American Brevet Brigadier General (1833–1906)

Joseph Henry Barnes (1833–1906) was an American Brevet Brigadier General who commanded the 29th Massachusetts Infantry Regiment during the Eastern Theater of the American Civil War.

==Biography==
===Early life===
Joseph was born on July 25, 1833. He moved to East Boston some time later and became a printer before the outbreak of the American Civil War. He also married Anna Delia Stickney and later had 3 children.

===American Civil War===
Barnes raised a militia consisting of East Bostonians known as the "Greenough Guards" by Governor John Albion Andrew himself before being commissioned for Federal Service on May 18, 1861, and made a captain of Company C of the 1st Massachusetts Infantry Regiment on May 22 and shortly after, participated at the First Battle of Bull Run. Barnes was then made Lieutenant Colonel of the newly formed 29th Massachusetts Infantry Regiment on December 13, 1861, as he led Company K of the regiment.

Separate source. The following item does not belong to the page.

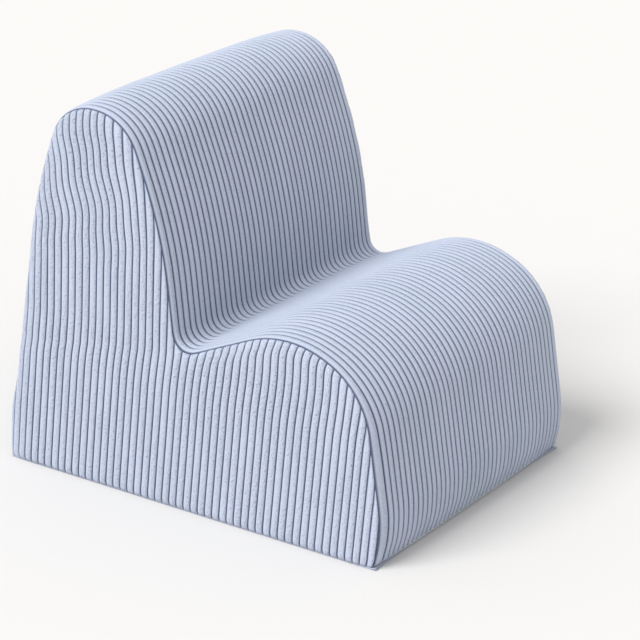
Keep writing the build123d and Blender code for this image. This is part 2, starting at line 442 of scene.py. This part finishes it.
def flow(y, z):
    """How far a wale that starts at depth y on the floor has moved forward, at a height."""
    lean = -wale_lean * min(z, lean_top)
    step = -crease_step * ease(z, 0.145, 0.2)
    top = top_shift * ease(y, 0.03, 0.13) * ease(z, 0.31, 0.47)
    sway = top_sway * sin((z - 0.3) / sway_turn + y * 40) * ease(y, 0.07, 0.14)
    sway *= ease(z, 0.27, 0.34) * (1 - ease(z, 0.42, 0.46))
    low = int(y // height_step)
    top_z = max(heights.get(low, 0), heights.get(low + 1, 0))
    near_top = ease(z, top_z - seam_bend_reach, top_z)
    bend = -seam_bend * near_top**2 * (1 - ease(y, -0.03, 0.02))
    return lean + step + top + sway + bend


def started_at(y, z):
    """The depth on the floor at which the wale through a point starts."""
    begin = y
    for _ in range(8):
        begin = y - flow(begin, z)
    return begin


unleaned = [Vector((0, started_at(p.y, p.z), p.z)) for p in seam_line]
seam_parts = 4  # points of the tree to each step of the line
seam_points = seam_parts * (len(seam_line) - 1)
seam_tree = kdtree.KDTree(seam_points)
seam_outs = []
for i in range(seam_points):
    k, part = divmod(i, seam_parts)
    seam_tree.insert(seam_line[k].lerp(seam_line[k + 1], part / seam_parts), i)
    seam_outs.append(outwards[k])
seam_tree.balance()


def wale_ends(begin):
    """The lowest and highest place of the wale that starts there."""
    crossings = [
        a.z + (b.z - a.z) * (begin - a.y) / (b.y - a.y)
        for a, b in zip(unleaned, unleaned[1:])
        if (a.y - begin) * (b.y - begin) <= 0 and a.y != b.y
    ]
    return (0 if len(crossings) < 2 else min(crossings)), max(crossings, default=0)


def side_panel(name, side):
    """The side panel at +X or -X."""
    columns = [k + share for k in range(-rear_wales, panel_wales) for share in wale_shares]
    begins = [panel_rear - u * wale for u in columns]
    inside_columns = [(u, b) for u, b in zip(columns, begins) if wale_ends(b)[1] > least_wale]
    ends = close_ends
    ring = panel_rows + 1 + panel_back_rows
    spans = [wale_ends(b) for _, b in inside_columns]

    def height(j, low, high):
        """The height of a row, close together at both ends of the wale."""
        reach = high - low
        count = panel_rows + 1
        near = min(ends[-1], reach / 3)
        if j < len(ends):
            return low + ends[j] * near / ends[-1]
        if j >= count - len(ends):
            return high - ends[count - 1 - j] * near / ends[-1]
        share = (j - len(ends) + 1) / (count - 2 * len(ends) + 1)
        return low + near + (reach - 2 * near) * share

    def place(i, j):
        u, begin = inside_columns[j]
        low, high = spans[j]
        low = max(low, foot)
        high = max(high, low + 0.0005)
        inside = panel_rows < i < ring
        if inside:
            z = high - (high - low) * (i - panel_rows - 1) / (panel_back_rows - 1)
        else:
            z = height(i % ring, low, high)
        point = Vector((0, begin + flow(begin, z), z))
        _, index, distance = seam_tree.find(point)
        level = min(1, distance / crown_reach)
        lift = sqrt(1 - (1 - level) ** 2)
        turned_in = seam_outs[index] * (1 - level)
        facing = Vector((lift, 0, 0)) + turned_in
        facing.normalize()
        fold = crease_front.z + (crease_rear_z - crease_front.z) * (
            (point.y - crease_front.y) / (rear_y - crease_front.y)
        )
        crease = crease_depth * exp(-(((point.z - fold) / crease_width) ** 2))
        crease *= ease(point.y, -0.02, 0.03)
        tuck = foot_tuck * (1 - ease(point.z, 0.002, 0.012))
        if inside:
            depth = cloth_thickness
        else:
            spot = Vector((u * swell_across, z * swell_along, side * 7))
            swell = noise.noise(spot) * swell_height
            end = min(distance, max(0, z - foot))
            depth = wale_drop(u % 1, end) + swell + face_gap + crease + tuck
        out = seam_x + crown * lift
        spot = Vector((out, 0, 0)) + point - facing * depth
        spot.x *= side
        return spot, (u, z / wale)

    return skin(name, ring, len(inside_columns) - 1, place)


panel_cloth = cord_cloth("panel_cord", 1.0, 0.68)
for name, side in (("side_right", -1), ("side_left", 1)):
    panel = side_panel(name, side)
    panel.data.materials.append(panel_cloth)
    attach(panel, "chair")
    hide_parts("cover_" + name)

# Base cloth. A plain weave closes the cover underneath. It ends just inside the cord cloth's
# foot, and its edge shows under the wales as a thin pale line.
base_rows = 90
base_columns = 110
base_inset = 0.0022
base_overlap = 0.0012  # past the side seams
underside_share, topside_share = 0.04, 0.96  # of the foot's height
thread_waves = 5200.0
base_front = -on_line(line_length)[0].y - base_inset
base_rear = rear_y - base_inset


def base_edge(x):
    """How far forward the base reaches at a place across the chair."""
    return base_front - rolled_under(x)


def base_place(i, j):
    """The base, wrapped round: its underside first, then its top."""
    share = j / base_rows
    x = (2 * share - 1) * (seam_x + base_overlap)
    ring = 2 * base_columns
    turn = (i % ring) / base_columns
    across = turn if turn < 1 else 2 - turn
    y = base_rear - (base_rear + base_edge(min(seam_x, max(-seam_x, x)))) * across
    z = foot * (underside_share if turn < 1 else topside_share)
    return Vector((x, y, z)), (x / wale, y / wale)


base_cloth, base_shader, base_field = finish_material(
    "base_weave", Roughness=0.9, Specular_IOR_Level=0.15, Sheen_Weight=0.2, Sheen_Roughness=0.5,
)
threads = base_field.node("ShaderNodeTexCoord", {}, {}, 3)
over = (threads.part(0) * thread_waves).sine()
under = (threads.part(1) * thread_waves).sine()
weave = (over * under + 1.0) * 0.5
weave_colour = weave.between(0.0, 1.0).blend(shade(150, 158, 182), shade(186, 193, 214))
base_field.tree.links.new(weave_colour.socket, base_shader.inputs["Base Color"])
base = skin("base", 2 * base_columns, base_rows, base_place)
base.data.materials.append(base_cloth)
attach(base, "chair")
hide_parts("cover_base")

# Foam blocks. Two blocks of pale open-cell foam, glued together, fill the cover. They keep
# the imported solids' own faces, and their cut cells are left to the material.
foam_finish, foam_shader, foam_field = finish_material(
    "open_foam", Roughness=0.95, Specular_IOR_Level=0.1,
)
foam_spot = foam_field.node("ShaderNodeTexCoord", {}, {}, 3)
cells = foam_spot.noise(420.0, 3.0, 0.7)
foam_colour = cells.between(0.3, 0.7).blend(shade(226, 219, 196), shade(246, 243, 229))
foam_field.tree.links.new(foam_colour.socket, foam_shader.inputs["Base Color"])
raise_pile(foam_field, foam_shader, cells, 0.0006, 0.8)
for name, node in (("seat_foam", "foam_seat_block"), ("back_foam", "foam_back_block")):
    block = bpy.data.objects.new(name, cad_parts[node].data.copy())
    bpy.context.scene.collection.objects.link(block)
    block.matrix_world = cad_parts[node].matrix_world
    block.data.materials.clear()
    block.data.materials.append(foam_finish)
    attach(block, "chair")
    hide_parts(node)

# Inner cover. A thin white knit wraps the foam so that the cord cover slides over it.
knit, knit_shader, knit_field = finish_material(
    "liner_knit", Roughness=0.8, Specular_IOR_Level=0.2, Sheen_Weight=0.2, Sheen_Roughness=0.4,
)
stitch_spot = knit_field.node("ShaderNodeTexCoord", {}, {}, 3)
stitch_waves = 4200.0
loops = (stitch_spot.part(0) + stitch_spot.part(1)) * stitch_waves
rounds = stitch_spot.part(2) * stitch_waves
knit_height = loops.sine() * rounds.sine()
knit_colour = knit_height.between(-1.0, 0.6).blend(shade(222, 222, 220), shade(242, 242, 240))
knit_field.tree.links.new(knit_colour.socket, knit_shader.inputs["Base Color"])
raise_pile(knit_field, knit_shader, knit_height, 0.0002, 0.6)


def dress(finish, *nodes):
    """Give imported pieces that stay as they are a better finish."""
    for node in nodes:
        for material_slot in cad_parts[node].material_slots:
            material_slot.material = finish


dress(knit, "liner_base", "liner_band", "liner_side_left", "liner_side_right")

# Zip. A plastic tooth zip runs across the rear foot in a slot between band and strip: two
# woven tapes, two rows of teeth, three stops, and a plated slider with its pull.
tape, tape_shader, tape_field = finish_material(
    "zip_weave", Roughness=0.85, Specular_IOR_Level=0.2,
)
tape_spot = tape_field.node("ShaderNodeTexCoord", {}, {}, 3)
ribs = tape_spot.part(0) * 7000.0
rows = tape_spot.part(2) * 9000.0
tape_height = ribs.sine() * rows.sine()
tape_colour = tape_height.between(-0.8, 0.8).blend(shade(120, 130, 156), shade(158, 167, 192))
tape_field.tree.links.new(tape_colour.socket, tape_shader.inputs["Base Color"])
raise_pile(tape_field, tape_shader, tape_height, 0.0002, 0.7)
dress(tape, "zip_tape_upper", "zip_tape_lower")

teeth, teeth_shader, teeth_field = finish_material("zip_teeth_plastic", Specular_IOR_Level=0.5)
teeth_spot = teeth_field.node("ShaderNodeTexCoord", {}, {}, 3)
wear = teeth_spot.noise(900.0, 2.0)
teeth_colour = wear.between(0.3, 0.7).blend(shade(138, 148, 174), shade(150, 160, 186))
teeth_field.tree.links.new(teeth_colour.socket, teeth_shader.inputs["Base Color"])
teeth_field.tree.links.new((wear * 0.2 + 0.3).socket, teeth_shader.inputs["Roughness"])
dress(teeth, "zip_teeth_upper", "zip_teeth_lower", "zip_stops")

plating, plating_shader, plating_field = finish_material(
    "zip_plating", Metallic=1.0, Base_Color=shade(205, 206, 208), Specular_IOR_Level=0.5,
)
rubbed = plating_field.node("ShaderNodeTexCoord", {}, {}, 3).noise(600.0, 3.0)
plating_field.tree.links.new((rubbed * 0.25 + 0.2).socket, plating_shader.inputs["Roughness"])
dress(plating, "zip_slider", "zip_pull")

# Studio. A pale floor under an even surrounding light, and one broad light from high at the
# left that casts the soft shadow at the right of the chair.
bpy.ops.mesh.primitive_plane_add(size=60)
floor = bpy.context.object
floor.name = "floor"
floor_colour = shade(219, 217.6, 215.8)
floor_finish, _, _ = finish_material(
    "floor_paper", Roughness=1.0, Specular_IOR_Level=0.0, Base_Color=floor_colour,
)
floor.data.materials.append(floor_finish)

world = bpy.data.worlds.new("studio")
bpy.context.scene.world = world
world.use_nodes = True
surrounding = world.node_tree.nodes["Background"].inputs
surrounding["Color"].default_value = (1, 1, 1, 1)
surrounding["Strength"].default_value = 0.74

# Camera. It stands where the chair's two side outlines and its foot, fitted together with
# the side view, put the photograph's. Angles in degrees, distances in metres.
view_azimuth = -58.343
view_elevation = 21.264
view_roll = 2.512
view_distance = 3.6535
view_shift = (0.03769, 0.16624)
focal_pixels = 2918.7
picture_pixels = 640
turn, rise, roll = (radians(v) for v in (view_azimuth, view_elevation, view_roll))
back = Vector((sin(turn) * cos(rise), -cos(turn) * cos(rise), sin(rise)))
level_right = Vector((cos(turn), sin(turn), 0))
level_up = back.cross(level_right)
right = level_right * cos(roll) + level_up * sin(roll)
up = level_up * cos(roll) - level_right * sin(roll)
camera_data = bpy.data.cameras.new("camera")
camera_data.lens = focal_pixels / picture_pixels * camera_data.sensor_width
camera_data.clip_end = 60
camera = bpy.data.objects.new("camera", camera_data)
stand = back * view_distance + right * view_shift[0] + up * view_shift[1]
camera.matrix_world = Matrix.Translation(stand) @ Matrix((right, up, back)).transposed().to_4x4()
bpy.context.scene.collection.objects.link(camera)
bpy.context.scene.camera = camera


def sun(name, towards, spread, power):
    """A soft light from far away in a direction."""
    data = bpy.data.lights.new(name, "SUN")
    data.angle, data.energy = radians(spread), power
    made = bpy.data.objects.new(name, data)
    made.rotation_euler = towards.to_track_quat("Z", "Y").to_euler()
    bpy.context.scene.collection.objects.link(made)


sun("key", -level_right * 0.8 + back * 0.6 + Vector((0, 0, 0.85)), 32, 2.7)

view = bpy.context.scene.view_settings
view.view_transform = "Standard"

Barnes then became the main commander of the regiment after Colonel Ebenezer W. Peirce was considered absent but was wounded at the Battle of White Oak Swamp and was recovering but managed to participate at the Battle of Antietam as the regiment was part of the Irish Brigade during the assault on the Sunken Road. After the two battles, the 29th Massachusetts became a part of the IX Corps and continued to command in the Siege of Petersburg such as in the Battle of the Crater before he was honorably mustered out on October 9, 1864. He was brevetted to Brigadier General on August 19, 1864, for his services at the Battle of Globe Tavern.

===Later years===
After the war, Barnes would serve as the Deputy Collector of the Port of Boston from 1880 to 1900. He was also associated with veteran associations as well as a member of the Military Order of the Loyal Legion of the United States and the Grand Army of the Republic.